Elle était au bord de la crise de larmes.
— Ne pleure pas, supplia doucement Newt.
— Il y a des moments où je ne peux pas m’en empêcher, dit-elle.
Newt se fit pressant :
— Va chercher ta clarinette, dit-il. Ça te soulage toujours.
Je crus d’abord qu’il s’agissait d’une suggestion tout à fait comique. Mais à en juger par la réaction d’Angela, je compris que la proposition était sérieuse et pratique.
— Quand je me mets dans cet état, nous dit-elle, à Castle et à moi, c’est souvent la seule chose qui me soulage.
Mais elle était trop timide pour aller chercher tout de suite sa clarinette. Nous dûmes la prier et insister, et elle dut boire deux autres verres.
— Elle est vraiment épatante, nous promit le petit Newt.
— Je meurs d’envie de vous entendre jouer, dit Castle.
— Bon, dit Angela en se levant d’une façon mal assurée. Bon, je vais m’exécuter.
Quand elle fut hors de portée de nos voix, Newt l’excusa.
— Elle vient de passer une période difficile. Elle a besoin de repos.
— Elle a été malade ? m’enquis-je.
— Son mari est très moche avec elle, dit Newt. (Il nous fit comprendre qu’il détestait le jeune et séduisant mari de sa sœur, Harrison C. Conners, le président arrivé de Fabri-Tek.) Il ne rentre presque jamais à la maison. Quand il rentre, il est ivre, et généralement barbouillé de rouge à lèvres.
— À l’entendre parler, dis-je, j’ai eu l’impression qu’ils faisaient un couple très heureux.
Le petit Newt avança les bras, mains à quinze centimètres l’une de l’autre, doigts tendus.
— Vous voyez le chat ? Vous voyez le berceau ?
Les noces d’Angela et d’un pianiste de boogie-woogie
Je n’avais aucune idée de ce qui allait sortir de la clarinette d’Angela. Personne n’aurait pu imaginer ce qui allait en sortir.
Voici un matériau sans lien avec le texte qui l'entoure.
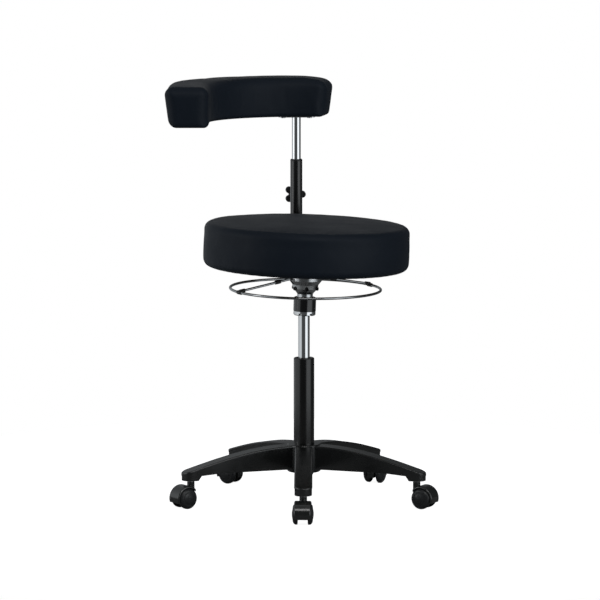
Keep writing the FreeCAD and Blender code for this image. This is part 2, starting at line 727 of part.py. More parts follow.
def caster_metal():
    """Steel axle, and steel stem with its shoulder and the ring that holds it in the socket."""
    shoulder = ARM_UNDERSIDE[-1][1] - 0.1
    stem = turned(
        (0, 32), (STEM_R, 32), (STEM_R, NECK_TOP), (8, NECK_TOP), (8, shoulder), (STEM_R, shoulder),
        (STEM_R, 74), (STEM_R - 0.8, 74), (STEM_R - 0.8, 78), (STEM_R, 78), (STEM_R, STEM_TOP - 6),
        (STEM_R - 1.5, STEM_TOP - 4.5), (0, STEM_TOP - 4.5),
    )
    ring = tube(STEM_R + 0.05, STEM_R - 0.75, 74.2, 77.8)
    return Part.makeCompound([stem, ring, about_axle(cylinder(AXLE_R, -21, 21))])


# ---------------------------------------------------------------- the assembly

def caster_parts():
    hood, metal = caster_hood(), caster_metal()
    wheels = {"left": wheel(1), "right": wheel(-1)}
    made = {}
    for name, angle in ARM_ANGLES.items():
        x = CASTER_CIRCLE * math.cos(math.radians(angle))
        y = CASTER_CIRCLE * math.sin(math.radians(angle))
        turn = TRAIL_ANGLES[name]
        made[f"caster_{name}_hood"] = placed(hood, turn, x, y)
        made[f"caster_{name}_stem_and_axle"] = placed(metal, turn, x, y)
        for side, shape in wheels.items():
            made[f"caster_{name}_{side}_wheel"] = placed(shape, turn, x, y)
    return made


def assembly():
    single = [
        star_base, hub_ring, column_tube, column_guide, piston_rod, retaining_clip, thrust_bearing,
        rubber_buffer, piston_head, gas_tube, gas_gland, valve_pin, taper_sleeve, notched_collar, seat_hub,
        hub_screws, seat_plate, plate_screws, back_bar, back_bar_screws, release_ring, ring_yoke, ring_clips,
        seat_cover, seat_board, seat_foam, rear_post, post_bush, clamp_boss, clamp_tip, clamp_screw,
        clamp_knob, pad_cover, pad_foam, arm_core, torso_rod, rod_foot, rod_flange, flange_screws,
    ]
    parts = {make.__name__: make() for make in single}
    parts.update(caster_parts())
    return parts


os.makedirs("parts", exist_ok=True)
for node, shape in assembly().items():
    if not shape.isValid():
        print("not valid:", node)
    shape.exportStep(f"parts/{node}.step")
    print(f"{node}: {len(shape.Solids)} solids, {shape.Volume / 1000:.1f} cm3")
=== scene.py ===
import json
import math

import bmesh
import bpy
import numpy as np
from mathutils import Matrix, Vector, noise
from mathutils.kdtree import KDTree


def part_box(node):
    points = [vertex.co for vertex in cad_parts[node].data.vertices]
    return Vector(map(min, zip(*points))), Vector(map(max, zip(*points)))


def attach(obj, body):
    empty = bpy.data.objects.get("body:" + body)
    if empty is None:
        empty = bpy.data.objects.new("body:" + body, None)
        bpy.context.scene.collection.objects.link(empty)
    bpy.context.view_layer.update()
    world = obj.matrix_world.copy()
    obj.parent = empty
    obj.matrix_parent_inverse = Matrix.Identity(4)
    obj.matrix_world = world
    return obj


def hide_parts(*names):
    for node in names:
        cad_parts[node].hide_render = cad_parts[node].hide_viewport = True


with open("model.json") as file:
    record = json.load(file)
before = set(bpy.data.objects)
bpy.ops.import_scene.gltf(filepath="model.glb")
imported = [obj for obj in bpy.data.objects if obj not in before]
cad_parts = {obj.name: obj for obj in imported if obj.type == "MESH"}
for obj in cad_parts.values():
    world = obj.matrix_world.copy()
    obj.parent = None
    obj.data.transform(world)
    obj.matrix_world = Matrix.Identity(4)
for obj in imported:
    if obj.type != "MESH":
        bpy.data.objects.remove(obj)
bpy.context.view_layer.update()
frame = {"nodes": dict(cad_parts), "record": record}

NODES = frame["nodes"]
MM = 0.001


# ---------------------------------------------------------------- camera, light and floor

CAMERA_DISTANCE = 8.0
CAMERA_HEIGHT = 1.496
CAMERA_PITCH = 7.15  # degrees below the horizon
CAMERA_SIDE = -0.0096
LENS = 200


def make_camera():
    data = bpy.data.cameras.new("camera")
    data.lens = LENS
    data.sensor_width = 36
    data.clip_end = 100
    camera = bpy.data.objects.new("camera", data)
    camera.location = (CAMERA_SIDE, -CAMERA_DISTANCE, CAMERA_HEIGHT)
    camera.rotation_euler = (math.radians(90 - CAMERA_PITCH), 0, 0)
    bpy.context.scene.collection.objects.link(camera)
    bpy.context.scene.camera = camera


def area_light(name, place, target, size, power):
    data = bpy.data.lights.new(name, "AREA")
    data.shape = "RECTANGLE"
    data.size, data.size_y = size
    data.energy = power
    light = bpy.data.objects.new(name, data)
    light.location = place
    light.rotation_euler = (Vector(target) - Vector(place)).to_track_quat("-Z", "Y").to_euler()
    bpy.context.scene.collection.objects.link(light)


# Brightness of the studio's walls by azimuth from the camera's side, in degrees to its right
WALLS = [
    (-180, 0.14), (-155, 0.40), (-118, 0.55), (-52, 0.70), (-44, 0.10), (-25, 0.07), (12, 0.06), (24, 0.10),
    (31, 1.15), (72, 1.05), (88, 0.10), (120, 0.05), (165, 0.06), (180, 0.14),
]
# Share of that brightness by the height of the direction, from straight down at -1 to straight up at 1
HEIGHTS = [(-1, 0.12), (-0.40, 0.25), (-0.26, 1.0), (0.25, 0.95), (0.55, 0.6), (0.8, 0.2), (1, 0.3)]
TINT = (0.975, 1.0, 1.015)


def ramp(nodes, stops, low, high):
    """A colour ramp through (value, grey) stops, with values from low to high mapped to its length."""
    node = nodes.new("ShaderNodeValToRGB")
    elements = node.color_ramp.elements
    places = [(value - low) / (high - low) for value, _ in stops]
    while len(elements) < len(stops):
        elements.new(0.5)
    for element, place, (_, grey) in zip(elements, places, stops):
        element.position = place
        element.color = (grey * TINT[0], grey * TINT[1], grey * TINT[2], 1)
    return node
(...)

Je m’attendais à quelque chose de pathologique, mais certainement pas à une maladie d’une telle profondeur, d’une telle violence, d’une beauté presque intolérable.
Angela téta l’embouchure pour la chauffer, mais sans jouer aucune note préliminaire. Son regard devint vitreux, ses doigts osseux coururent distraitement sur les clés silencieuses de l’instrument.